Setting this up will inform Google what parameters are working, instead of waiting for them to figure things out.
This is used to consolidate the alternate version of a page (mobile or country/language pages). For the country /language page, hreflang is used to display the correct result.
According to John Mueller during the Webmaster Hangout, fixing the hreflang will not increase the ranking. However, it will help show the correct version. This is because the alternate versions have already been identified by Google and signals were consolidated for different pages.
This is particularly important in the fight against duplicate content. We’ve found that using a meta robots noindex tag is not effective enough.
Instead, we use the rel=canonical to designate each URL for your pages.
Make sure the keywords and pages you are going after aren’t going to be cannibalized.

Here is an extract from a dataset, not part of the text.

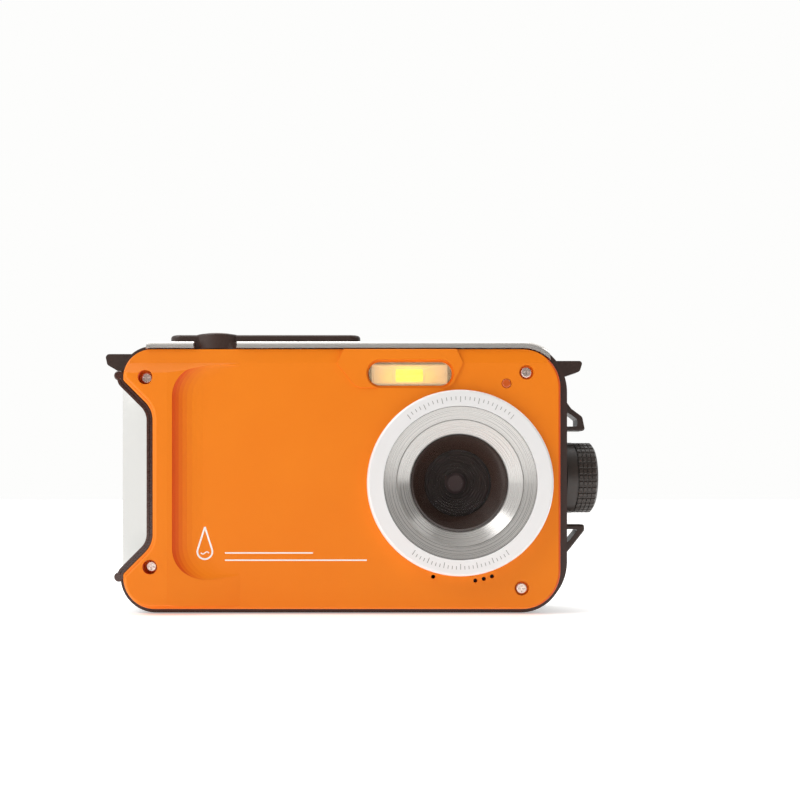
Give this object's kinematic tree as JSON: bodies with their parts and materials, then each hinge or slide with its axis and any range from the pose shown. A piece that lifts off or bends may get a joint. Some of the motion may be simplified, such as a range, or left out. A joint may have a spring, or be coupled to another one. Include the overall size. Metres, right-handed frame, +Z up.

URL parameters are important when it comes to duplicated content. URL parameters are often created dynamically. This leads to many pages being created with the same or similar content.
These url parameters show up in the search results and it is filtered out as similar results or viewed as low quality content.
If you find parameters that are purely duplicate and do not offer value independently from the original page, add a canonical. Make sure to point it to the original page.
This will prevent duplication issues with the pages by preventing the display of alternate versions.
We tested and can confirm there is no duplicate content penalty. You now know that Google handles duplicate content by filtering out the results in the SERPs.
Duplicate content issues happen. If you are struggling with technical duplicate content, it can be easily cleaned up. And now you know how to prevent it in the future.
Google doesn’t have an issue with duplicate content. It has more of an issue with low quality and bad user experience content. This will have a negative effect on your search results.
If you are using duplicate content, make sure you are using 51% unique content to be safe. Keep an eye on your quality scores.
When using duplicate content properly, you will see improved ROI for both time and money invested in your content management.